→ Scripts that build objects

** START **

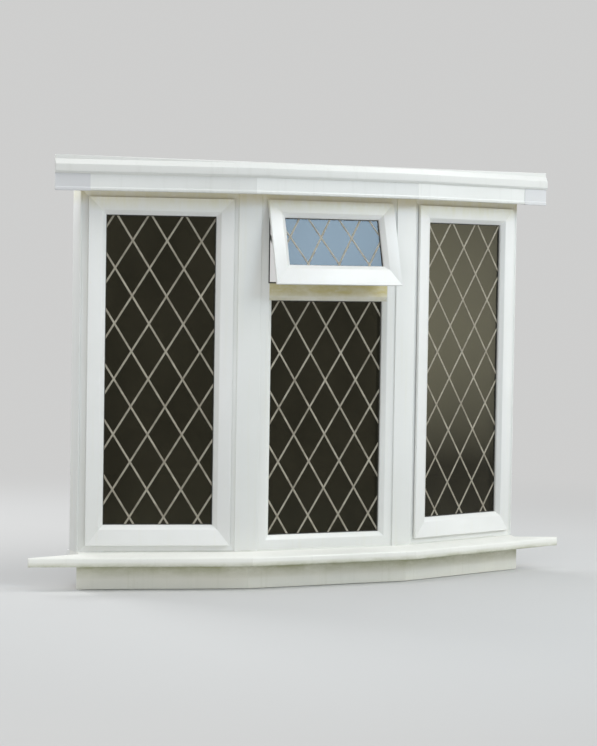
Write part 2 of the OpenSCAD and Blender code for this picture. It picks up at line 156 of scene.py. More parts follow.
def ringMesh(name, profile, outer, place, lowExtra=None, seam=0.0, sideShift=None):
    # a closed profile of (inward, back) run round the rectangle outer, with mitred corners
    # lowExtra is (from, by): what lies further inward than from is lifted along the bottom
    # sideShift is (from, to, by): what lies between from and to moves inward along the sides
    x0, z0, x1, z1 = outer
    middle = sum(profile, Vector((0, 0))) / len(profile)

    def spot(corner, p, slide):
        lifted = lowExtra and p.x >= lowExtra[0]
        shifted = sideShift and sideShift[0] <= p.x <= sideShift[1]
        low = p.x + (lowExtra[1] if lifted else 0)
        side = p.x + (sideShift[2] if shifted else 0)
        ends = [
            (x0 + side, z0 + low), (x1 - side, z0 + low),
            (x1 - side, z1 - p.x), (x0 + side, z1 - p.x),
        ]
        ways = [(1, 0), (0, 1), (-1, 0), (0, -1)]
        x, z = ends[corner]
        dx, dz = ways[corner] if slide > 0 else ways[corner - 1]
        return Vector((x + dx * slide, p.y, z + dz * slide))

    shape = bmesh.new()
    rows = []
    for corner in range(4):
        slides = (-2 * seam, 0, 2 * seam) if seam else (0,)
        for slide in slides:
            row = profile
            if seam and slide == 0:
                row = [p + (middle - p).normalized() * seam for p in profile]
            rows.append([shape.verts.new(spot(corner, p, slide)) for p in row])
    for i, row in enumerate(rows):
        ahead = rows[(i + 1) % len(rows)]
        for j in range(len(row)):
            k = (j + 1) % len(row)
            shape.faces.new((row[j], row[k], ahead[k], ahead[j]))
    return asMesh(shape, name, place)


def boxShape(shape, low, high):
    made = bmesh.ops.create_cube(shape, size=1)["verts"]
    size = Vector(high) - Vector(low)
    bmesh.ops.scale(shape, vec=size, verts=made)
    bmesh.ops.translate(shape, vec=(Vector(low) + Vector(high)) / 2, verts=made)


def prismMesh(name, outline, low, high, axis="Z"):
    # an outline pushed from low to high along an axis
    shape = bmesh.new()
    turn = {"Z": lambda p, t: (p[0], p[1], t), "X": lambda p, t: (t, p[0], p[1])}[axis]
    ends = [[shape.verts.new(turn(p, t)) for p in outline] for t in (low, high)]
    shape.faces.new(ends[0])
    shape.faces.new(ends[1])
    for j in range(len(outline)):
        k = (j + 1) % len(outline)
        shape.faces.new((ends[0][j], ends[0][k], ends[1][k], ends[1][j]))
    return asMesh(shape, name)


def keepInside(mesh, cutter, name, material):
    # what of a mesh lies inside the cutter
    piece = newPiece(name, mesh, material)
    tool = newPiece(name + "Cut", cutter, material)
    cut = piece.modifiers.new("cut", "BOOLEAN")
    cut.operation, cut.solver, cut.object = "INTERSECT", "EXACT", tool
    made = plainMesh(piece)
    bpy.data.objects.remove(tool)
    return made


def facetPlace(side):
    # the corner line of a facet of the bay, with heights as they are
    if side == "centre":
        return Matrix.Translation((0, -bay["proj"], 0))
    sign = 1 if side == "right" else -1
    corner = Matrix.Translation((sign * bay["cornerX"], -bay["proj"], 0))
    return corner @ Matrix.Rotation(sign * bay["angle"], 4, "Z")


def lightPlace(side):
    # the lower left corner of a light's frame, seen from outside, with its depth along +Y
    along = {
        "left": -bay["postHalf"] - bay["sideWidth"],
        "centre": -bay["halfCentre"],
        "right": bay["postHalf"],
    }[side]
    return facetPlace(side) @ Matrix.Translation((along, 0, bay["frameZ"]))


def mitre(out, gap=0.0):
    # the point of the right corner's mitre that lies this far out from the lights' faces
    across = bay["cornerX"] + out * math.tan(bay["angle"] / 2)
    return Vector((across + gap, -bay["proj"] - out))


def addNode(tree, kind, inputs=None, **settings):
    # an input is a plain value, or another node's output to link
    node = tree.nodes.new(kind)
    for key, value in settings.items():
        setattr(node, key, value)
    for key, value in (inputs or {}).items():
        if hasattr(value, "is_output"):
            tree.links.new(value, node.inputs[key])
        else:
            node.inputs[key].default_value = value
    return node


def objectCoords(tree, scale=(1, 1, 1)):
    coords = addNode(tree, "ShaderNodeTexCoord").outputs["Object"]
    return addNode(tree, "ShaderNodeMapping", {"Vector": coords, "Scale": scale}).outputs[0]


def noise(tree, vector, scale, detail=4.0, rough=0.55, distort=0.0):
    return addNode(tree, "ShaderNodeTexNoise", {
        "Vector": vector, "Scale": scale, "Detail": detail,
        "Roughness": rough, "Distortion": distort,
    }).outputs["Fac"]


def between(tree, value, low, high, toLow=0.0, toHigh=1.0):
    return addNode(tree, "ShaderNodeMapRange", {
        "Value": value, "From Min": low, "From Max": high, "To Min": toLow, "To Max": toHigh,
    }).outputs[0]


def times(tree, a, b):
    return addNode(tree, "ShaderNodeMath", {0: a, 1: b}, operation="MULTIPLY").outputs[0]


def greater(tree, a, b):
    return addNode(tree, "ShaderNodeMath", {0: a, 1: b}, operation="MAXIMUM").outputs[0]


def blend(tree, amount, a, b):
    return addNode(tree, "ShaderNodeMix", {0: amount, 6: a, 7: b}, data_type="RGBA").outputs[2]


def bumps(tree, height, strength, distance):
    return addNode(tree, "ShaderNodeBump", {
        "Height": height, "Strength": strength, "Distance": distance,
    }).outputs[0]


def shade(colour, amount):
    return tuple(c * amount for c in colour[:3]) + (1,)


def newFinish(name):
    finish = bpy.data.materials.new(name)
    finish.use_nodes = True
    return finish, finish.node_tree, finish.node_tree.nodes["Principled BSDF"]


whitePlastic = {
    "clean": (0.80, 0.81, 0.79, 1),
    "chalked": (0.70, 0.71, 0.67, 1),
    "grimeAndShade": (0.30, 0.30, 0.22, 1),
    "gloss": 0.34, "dull": 0.52,  # roughness where clean and where worn
    # each noise has its scale per metre, and the levels between which it shows
    "patches": 3.1, "patchy": (0.38, 0.70),
    "rain": (46, 46, 1.7), "rainy": (0.54, 0.80),
    "specks": 210, "speckled": (0.70, 0.78), "speckShare": 0.25,
    "ragged": (0.30, 0.62, 0.35, 1.0),  # and what of a band's grime and painted shade is left at those levels
    "fine": 620, "fineShare": 0.12, "waves": 16, "waveGrain": (1, 1, 0.35), "relief": 0.6 * mm,
}


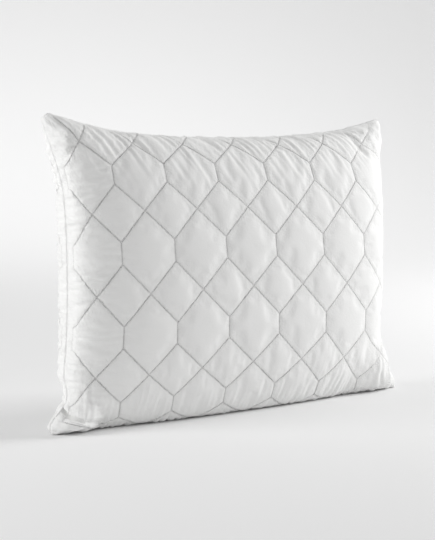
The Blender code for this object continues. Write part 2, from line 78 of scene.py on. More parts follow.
ZIP_LINE = HALF_WIDTH - ZIP_SIDE_PULL_IN
ZIP_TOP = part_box("zip_top_stop_front")[1][2]
ZIP_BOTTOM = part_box("zip_bottom_stop")[0][2]
ZIP_HALF_GAP = 0.0049
SEAM_HALF_GAP = 0.0002
SEAM_ALLOWANCE = 0.010
COVER_FABRIC = 0.0006
TAPE_INNER = 0.0036             # seam plane to the two faces of a zip tape's leg
TAPE_OUTER = 0.0042
TAPE_DEPTH = 0.0088
LIP_INSET = 0.0005              # the zipped seam's line to the outer face of a tape's lip
LAYER_GAP = 0.0004
THREAD_RADIUS = 0.00028
RUN_POINTS = 25
SEAM_STITCH = {"length": 0.0026, "width": 0.0005, "thickness": 0.0005, "unevenness": 0.0}
SEAM_STITCH_PITCH = 0.003
OVERLOCK_PITCH = 0.0022

# ---- quilting, laid flat ---------------------------------------------------------------
PANEL_WIDTH = 0.700
PANEL_HEIGHT = 0.512
HALF_PITCH = 0.0492             # half the width of a hexagon
RISE = 0.04475                  # a hexagon's tip to its upright side
HEX_SIDE = 0.033
ROW_PITCH = 2 * RISE + HEX_SIDE
FIRST_COLUMN = 0.010
FIRST_TIP = 0.0268
LAST_TIP = 0.500                # the lowest tips, just above the bottom seam
HEX_COLUMNS = 7
HEX_ROWS = 4
COLUMN_STEPS = 9                # mesh steps between neighbouring quilting columns
RISE_STEPS = 9
SIDE_STEPS = 7
GROOVE_DEPTH = 0.0009           # how a line of quilting draws the cloth in
GROOVE_WIDTH = 0.0016
FURROW_REACH = 0.0014           # half the width of the crisp furrow in the middle of it
# painted shade: the cotton's colour is darkened to this grey within this reach of a line of quilting
FURROW_SHADE_REACH = 0.0012
FURROW_SHADE = "#F2F2F2"
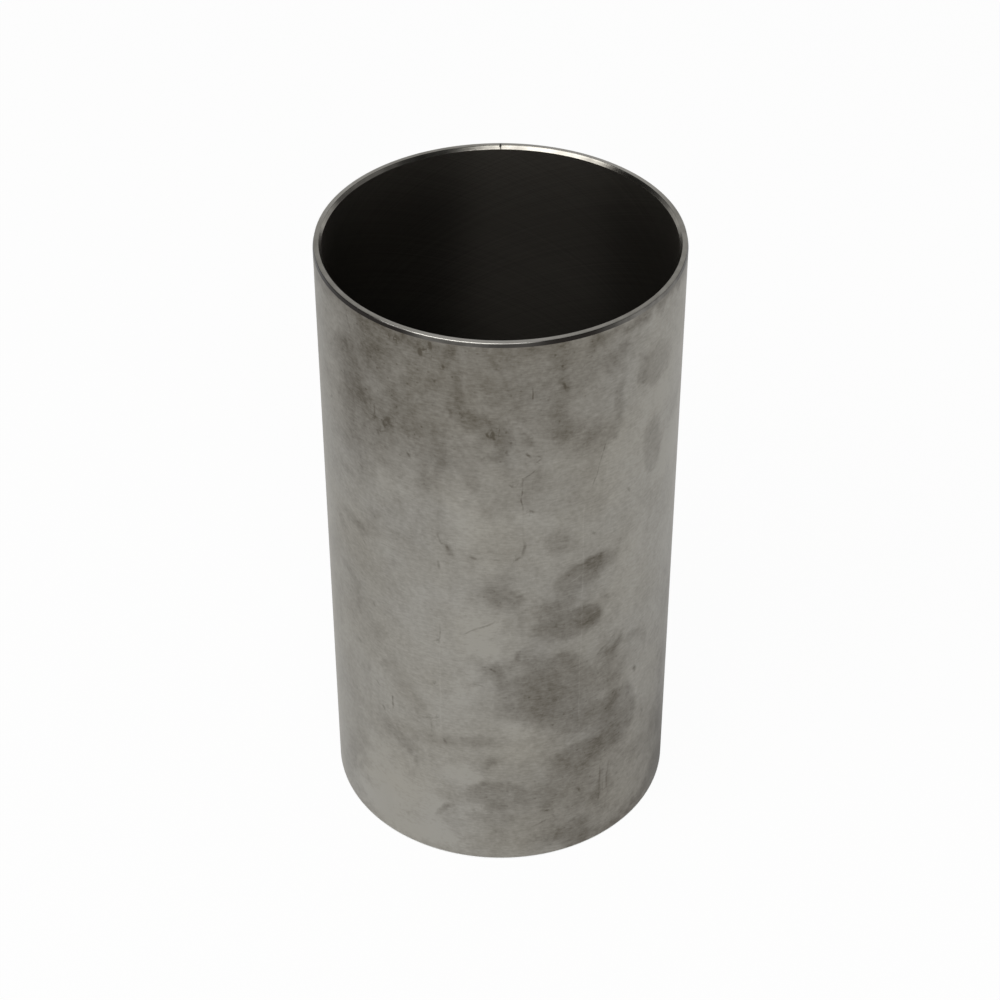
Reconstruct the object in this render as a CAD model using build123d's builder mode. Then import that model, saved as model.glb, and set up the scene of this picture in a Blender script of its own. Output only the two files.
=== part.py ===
"""Dry cylinder liner: a plain thin-walled sleeve of grey cast iron that is pressed into an engine block.

It is one turned piece with no flange. The bore is honed for the piston, the outside is ground for a press fit
in the block, and both ends are faced square.
The frame's origin is the centre of the bottom face, with +Z along the bore towards the top face.
All sizes are in millimetres.
"""

import os

from build123d import *

# Driving dimensions
BORE_DIAMETER = 103.0
WALL_THICKNESS = 2.5
LENGTH = 200.0

# Edges. The top has a long shallow lead-in outside, where the block's counterbore meets it.
TOP_LEAD_LENGTH = 1.3
TOP_LEAD_DEPTH = 0.3
CHAMFER_WIDTH = 0.8
CHAMFER_HEIGHT = 1.0
BOTTOM_EDGE_BREAK = 0.3

# Nick across the inner corner of the top face, at the back. It starts inside the bore and ends on the face.
NICK_ANGLE = 90.0
NICK_WIDTH = 0.6
NICK_DEPTH = 0.45
NICK_START_IN_BORE = 1.0
NICK_END_FROM_OUTSIDE = 0.6

bore_radius = BORE_DIAMETER / 2
outer_radius = bore_radius + WALL_THICKNESS
nick_inner_radius = bore_radius - NICK_START_IN_BORE
nick_outer_radius = outer_radius - NICK_END_FROM_OUTSIDE


# The wall's section, on the X side of the axis, taken once round the axis.
with BuildPart() as liner:
    with BuildSketch(Plane.XZ):
        with BuildLine():
            Polyline(
                (bore_radius + CHAMFER_WIDTH, 0),
                (outer_radius - BOTTOM_EDGE_BREAK, 0),
                (outer_radius, BOTTOM_EDGE_BREAK),
                (outer_radius, LENGTH - TOP_LEAD_LENGTH),
                (outer_radius - TOP_LEAD_DEPTH, LENGTH),
                (bore_radius + CHAMFER_WIDTH, LENGTH),
                (bore_radius, LENGTH - CHAMFER_HEIGHT),
                (bore_radius, CHAMFER_HEIGHT),
                close=True,
            )
        make_face()
    revolve(axis=Axis.Z)

    # The nick is a small V-groove of one depth, cut radially across the face's inner corner.
    nick_plane = Plane.XZ.rotated((0, 0, NICK_ANGLE - 90)).offset(-nick_inner_radius)
    with BuildSketch(nick_plane):
        with BuildLine():
            Polyline(
                (-NICK_WIDTH / 2, LENGTH),
                (0, LENGTH - NICK_DEPTH),
                (NICK_WIDTH / 2, LENGTH),
                close=True,
            )
        make_face()
    extrude(amount=-(nick_outer_radius - nick_inner_radius), mode=Mode.SUBTRACT)

liner.part.label = "cylinder_liner"

os.makedirs("parts", exist_ok=True)
export_step(liner.part, "parts/cylinder_liner.step")
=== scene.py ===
"""Cylinder liner: a flangeless dry sleeve of grey cast iron, ground outside and honed inside.

Everything is in metres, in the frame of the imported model: the origin is the centre of the bottom end face
and +Z runs up the bore. The nick in the top face is at +Y, the back, and the camera stands at -Y.
"""

import math

import bpy
import numpy as np
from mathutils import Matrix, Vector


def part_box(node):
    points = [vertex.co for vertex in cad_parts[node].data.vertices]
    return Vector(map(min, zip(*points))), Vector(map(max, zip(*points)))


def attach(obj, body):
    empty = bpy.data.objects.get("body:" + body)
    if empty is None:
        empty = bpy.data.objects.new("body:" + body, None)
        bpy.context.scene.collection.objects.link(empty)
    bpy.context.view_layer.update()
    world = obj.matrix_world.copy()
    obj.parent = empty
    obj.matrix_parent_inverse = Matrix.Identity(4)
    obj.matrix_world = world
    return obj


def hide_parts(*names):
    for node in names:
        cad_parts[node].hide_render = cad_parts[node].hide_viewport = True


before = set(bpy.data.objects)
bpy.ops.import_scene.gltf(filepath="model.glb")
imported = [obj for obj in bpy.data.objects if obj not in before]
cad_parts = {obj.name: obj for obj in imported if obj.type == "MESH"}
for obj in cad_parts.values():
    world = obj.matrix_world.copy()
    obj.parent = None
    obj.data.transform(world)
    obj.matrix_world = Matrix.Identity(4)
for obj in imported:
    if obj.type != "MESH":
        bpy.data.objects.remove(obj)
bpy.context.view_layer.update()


# ----------------------------------------------------------------------------------------------------------
# Liner body. One centrifugally cast tube of grey iron. Both ends are faced and chamfered in the lathe, the
# outside is ground to size for a press fit in the block, and the bore is honed for the piston.
# ----------------------------------------------------------------------------------------------------------

MM = 0.001
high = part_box("cylinder_liner")[1]
OUTER_RADIUS = high.x
LENGTH = high.z
WALL = 2.5 * MM
BORE_RADIUS = OUTER_RADIUS - WALL
CHAMFER_WIDTH = 0.8 * MM
CHAMFER_HEIGHT = 1.0 * MM
TOP_LEAD_LENGTH = 1.3 * MM
TOP_LEAD_DEPTH = 0.3 * MM
BOTTOM_EDGE_BREAK = 0.3 * MM
SHARP_CORNER = 0.06 * MM
LEAD_CORNER = 0.3 * MM

NICK_ANGLE = math.radians(90)
NICK_WIDTH = 0.6 * MM
NICK_DEPTH = 0.45 * MM
NICK_END_FROM_OUTSIDE = 0.6 * MM
NICK_RUN_OUT = 0.2 * MM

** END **

→ What needs to be done
Look back at the data above. Transcribe exactly the lines starting at the line that contains "# The nick is" and ending at the line that contains "bpy.data.objects.remove(obj)".

→ Result for this exercise
    # The nick is a small V-groove of one depth, cut radially across the face's inner corner.
    nick_plane = Plane.XZ.rotated((0, 0, NICK_ANGLE - 90)).offset(-nick_inner_radius)
    with BuildSketch(nick_plane):
        with BuildLine():
            Polyline(
                (-NICK_WIDTH / 2, LENGTH),
                (0, LENGTH - NICK_DEPTH),
                (NICK_WIDTH / 2, LENGTH),
                close=True,
            )
        make_face()
    extrude(amount=-(nick_outer_radius - nick_inner_radius), mode=Mode.SUBTRACT)

liner.part.label = "cylinder_liner"

os.makedirs("parts", exist_ok=True)
export_step(liner.part, "parts/cylinder_liner.step")
=== scene.py ===
"""Cylinder liner: a flangeless dry sleeve of grey cast iron, ground outside and honed inside.

Everything is in metres, in the frame of the imported model: the origin is the centre of the bottom end face
and +Z runs up the bore. The nick in the top face is at +Y, the back, and the camera stands at -Y.
"""

import math

import bpy
import numpy as np
from mathutils import Matrix, Vector


def part_box(node):
    points = [vertex.co for vertex in cad_parts[node].data.vertices]
    return Vector(map(min, zip(*points))), Vector(map(max, zip(*points)))


def attach(obj, body):
    empty = bpy.data.objects.get("body:" + body)
    if empty is None:
        empty = bpy.data.objects.new("body:" + body, None)
        bpy.context.scene.collection.objects.link(empty)
    bpy.context.view_layer.update()
    world = obj.matrix_world.copy()
    obj.parent = empty
    obj.matrix_parent_inverse = Matrix.Identity(4)
    obj.matrix_world = world
    return obj


def hide_parts(*names):
    for node in names:
        cad_parts[node].hide_render = cad_parts[node].hide_viewport = True


before = set(bpy.data.objects)
bpy.ops.import_scene.gltf(filepath="model.glb")
imported = [obj for obj in bpy.data.objects if obj not in before]
cad_parts = {obj.name: obj for obj in imported if obj.type == "MESH"}
for obj in cad_parts.values():
    world = obj.matrix_world.copy()
    obj.parent = None
    obj.data.transform(world)
    obj.matrix_world = Matrix.Identity(4)
for obj in imported:
    if obj.type != "MESH":
        bpy.data.objects.remove(obj)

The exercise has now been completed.